-- start Input --

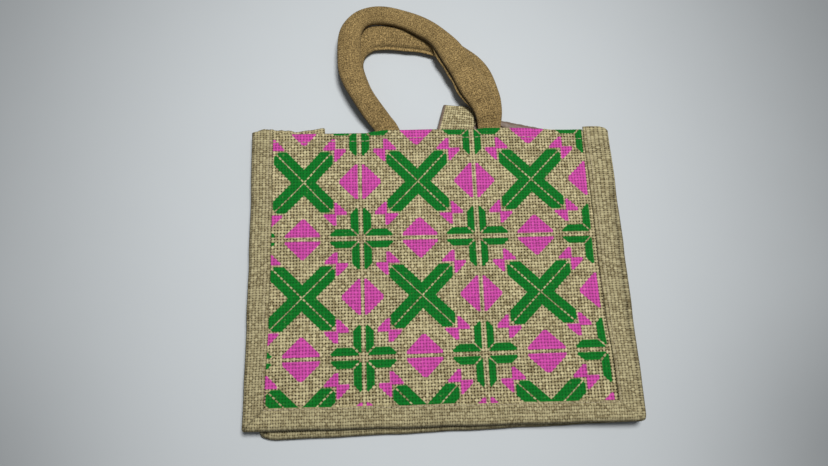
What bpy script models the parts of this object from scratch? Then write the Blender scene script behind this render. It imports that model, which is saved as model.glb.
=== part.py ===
"""Jute gift bag with a printed front, lying collapsed on its back. Metres, +Z up.

The mouth and the handles point to +Y. The origin is on the surface that the bag
lies on, under the middle of the front panel. Every piece of cloth is one sheet,
drawn through the middle of its thickness and then thickened to both sides.
"""

import math

import bpy

MM = 0.001

# Cloth, and how its layers stack up from the surface
CLOTH = 1.2 * MM
CLEARANCE = 0.3 * MM
LAYER = CLOTH + CLEARANCE
FLOOR_LAYER = CLOTH / 2
BACK_BINDING_UNDER = FLOOR_LAYER
BACK_PANEL_EDGE = BACK_BINDING_UNDER + LAYER
GUSSET_LOWER = BACK_PANEL_EDGE + LAYER
BACK_BINDING_OVER = GUSSET_LOWER + LAYER
FRONT_BINDING_UNDER = BACK_BINDING_OVER + LAYER
GUSSET_UPPER = FRONT_BINDING_UNDER + LAYER
FRONT_PANEL = GUSSET_UPPER + LAYER
FRONT_BINDING_OVER = FRONT_PANEL + LAYER

# Outlines seen from above, to the outside of the binding
FRONT_OUTLINE = {
    "top_left": (-125.9 * MM, 102.2 * MM),
    "bottom_left": (-127.5 * MM, -100.3 * MM),
    "bottom_right": (133.0 * MM, -103.9 * MM),
    "top_right": (131.0 * MM, 102.2 * MM),
}
BACK_OUTLINE = {
    "top_left": (-122.5 * MM, 99.3 * MM),
    "bottom_left": (-119.0 * MM, -106.4 * MM),
    "bottom_right": (134.6 * MM, -104.4 * MM),
    "top_right": (131.6 * MM, 101.0 * MM),
}
RIGHT_SIDE_BOW = 2.0 * MM
FRONT_BLUNT = {"bottom_left": 0.9 * MM, "bottom_right": 1.8 * MM}
BACK_BLUNT = {"bottom_left": 2.2 * MM, "bottom_right": 2.2 * MM}

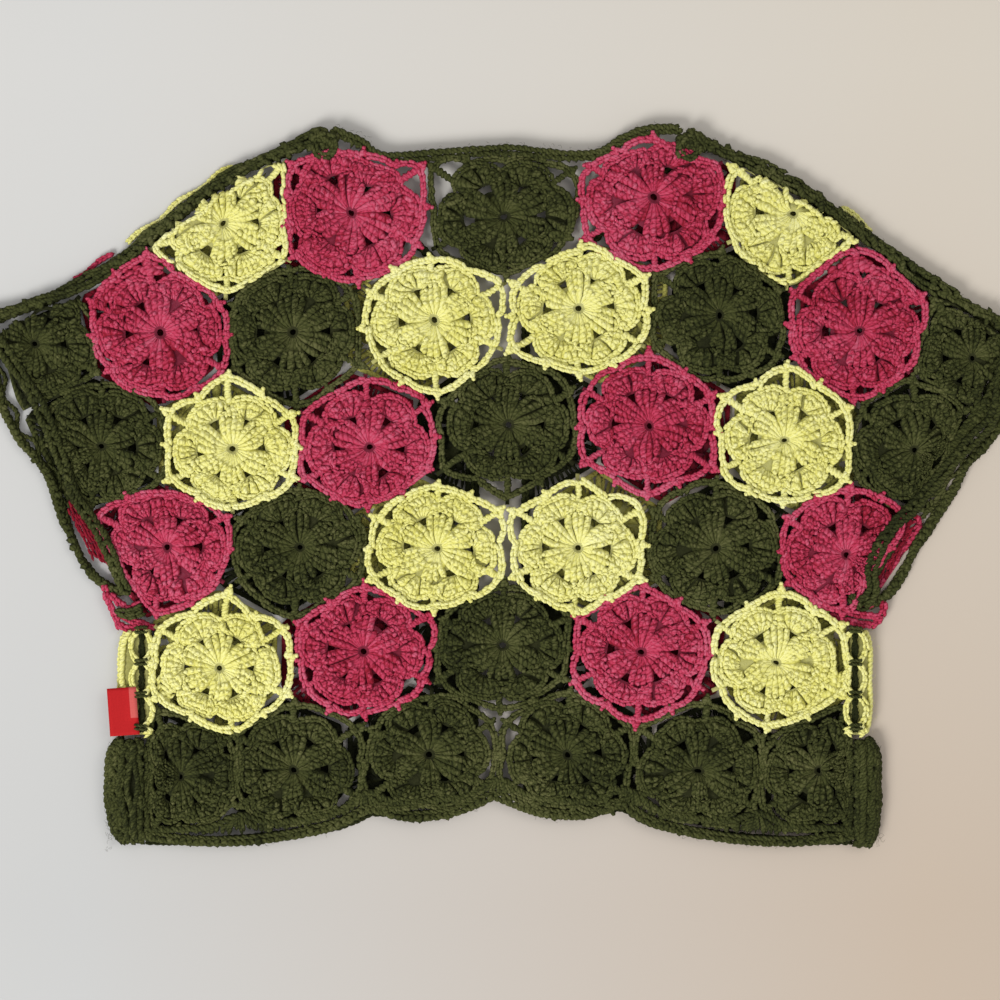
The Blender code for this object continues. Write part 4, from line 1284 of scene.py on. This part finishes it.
def front_edge_stitches(side):
    """The thin border along a front's opening and hem."""
    name = side["name"]
    yarn = Yarn(SEEDS["front_edge"] + 10 * side["sign"])
    edge = front_edge(side)
    ropes_along(yarn, edge, (-0.8, 1.0), (2.8, 2.4), (1.4, 1.3), high=0.8, wobble=0.1, tint=-1.5)
    yarn.piece(f"stitches_edge_front_{name}", "G", (f"front_border_{name}",))


for side in SIDES:
    for stitch in (shoulder_stitches, back_cuff_stitches, front_cuff_stitches, past_cuff_stitches,
                   front_edge_stitches):
        stitch(side)


def neck_stitches():
    """The border along the back's neck."""
    yarn = Yarn(SEEDS["neck"])
    neck = smooth(BACK_NECK, 8)
    ropes_along(yarn, neck, (-1.3, -3.6), (3.3, 2.9), (5.2, 4.8), wobble=0.2)
    overcast(yarn, neck, -2.2, -7.0, 4.9, every=3.4, lean=0.5, wide=1.1, share=0.85)
    fibres(yarn, neck, 80)
    yarn.piece("stitches_neck", "G", ("neck_border_back",))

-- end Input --

Reproduce the data shown above exactly.

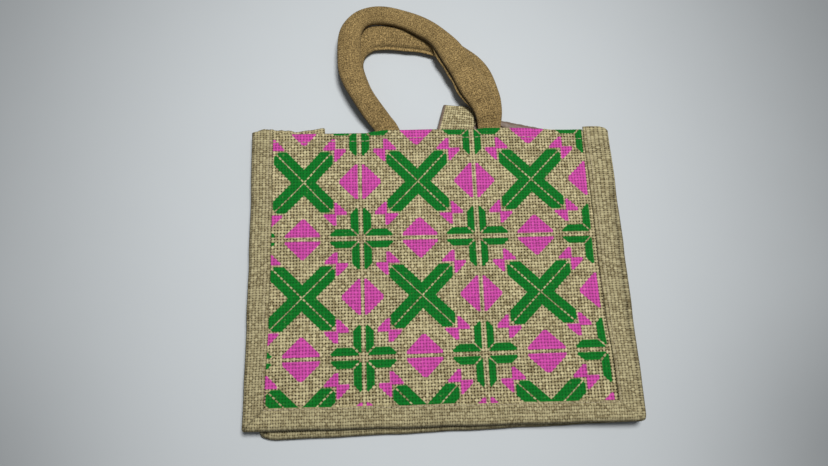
What bpy script models the parts of this object from scratch? Then write the Blender scene script behind this render. It imports that model, which is saved as model.glb.
=== part.py ===
"""Jute gift bag with a printed front, lying collapsed on its back. Metres, +Z up.

The mouth and the handles point to +Y. The origin is on the surface that the bag
lies on, under the middle of the front panel. Every piece of cloth is one sheet,
drawn through the middle of its thickness and then thickened to both sides.
"""

import math

import bpy

MM = 0.001

# Cloth, and how its layers stack up from the surface
CLOTH = 1.2 * MM
CLEARANCE = 0.3 * MM
LAYER = CLOTH + CLEARANCE
FLOOR_LAYER = CLOTH / 2
BACK_BINDING_UNDER = FLOOR_LAYER
BACK_PANEL_EDGE = BACK_BINDING_UNDER + LAYER
GUSSET_LOWER = BACK_PANEL_EDGE + LAYER
BACK_BINDING_OVER = GUSSET_LOWER + LAYER
FRONT_BINDING_UNDER = BACK_BINDING_OVER + LAYER
GUSSET_UPPER = FRONT_BINDING_UNDER + LAYER
FRONT_PANEL = GUSSET_UPPER + LAYER
FRONT_BINDING_OVER = FRONT_PANEL + LAYER

# Outlines seen from above, to the outside of the binding
FRONT_OUTLINE = {
    "top_left": (-125.9 * MM, 102.2 * MM),
    "bottom_left": (-127.5 * MM, -100.3 * MM),
    "bottom_right": (133.0 * MM, -103.9 * MM),
    "top_right": (131.0 * MM, 102.2 * MM),
}
BACK_OUTLINE = {
    "top_left": (-122.5 * MM, 99.3 * MM),
    "bottom_left": (-119.0 * MM, -106.4 * MM),
    "bottom_right": (134.6 * MM, -104.4 * MM),
    "top_right": (131.6 * MM, 101.0 * MM),
}
RIGHT_SIDE_BOW = 2.0 * MM
FRONT_BLUNT = {"bottom_left": 0.9 * MM, "bottom_right": 1.8 * MM}
BACK_BLUNT = {"bottom_left": 2.2 * MM, "bottom_right": 2.2 * MM}

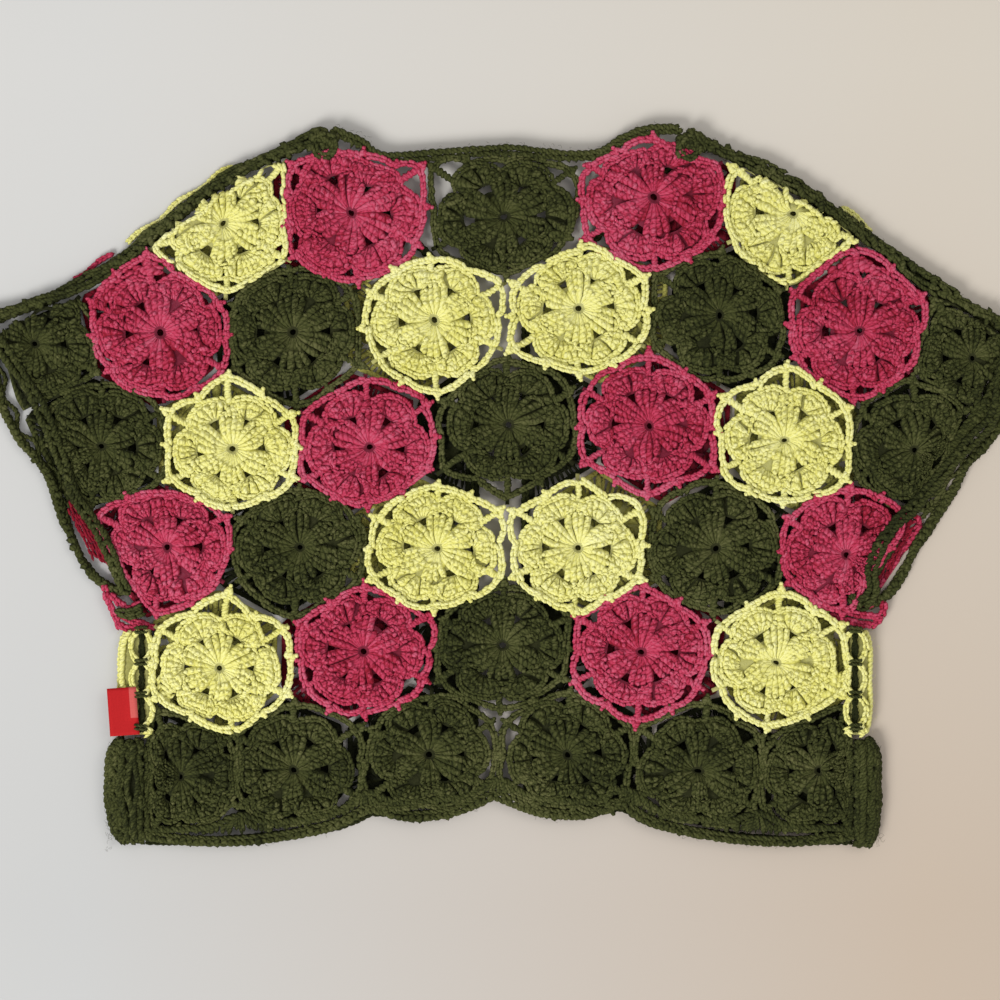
The Blender code for this object continues. Write part 4, from line 1284 of scene.py on. This part finishes it.
def front_edge_stitches(side):
    """The thin border along a front's opening and hem."""
    name = side["name"]
    yarn = Yarn(SEEDS["front_edge"] + 10 * side["sign"])
    edge = front_edge(side)
    ropes_along(yarn, edge, (-0.8, 1.0), (2.8, 2.4), (1.4, 1.3), high=0.8, wobble=0.1, tint=-1.5)
    yarn.piece(f"stitches_edge_front_{name}", "G", (f"front_border_{name}",))


for side in SIDES:
    for stitch in (shoulder_stitches, back_cuff_stitches, front_cuff_stitches, past_cuff_stitches,
                   front_edge_stitches):
        stitch(side)


def neck_stitches():
    """The border along the back's neck."""
    yarn = Yarn(SEEDS["neck"])
    neck = smooth(BACK_NECK, 8)
    ropes_along(yarn, neck, (-1.3, -3.6), (3.3, 2.9), (5.2, 4.8), wobble=0.2)
    overcast(yarn, neck, -2.2, -7.0, 4.9, every=3.4, lean=0.5, wide=1.1, share=0.85)
    fibres(yarn, neck, 80)
    yarn.piece("stitches_neck", "G", ("neck_border_back",))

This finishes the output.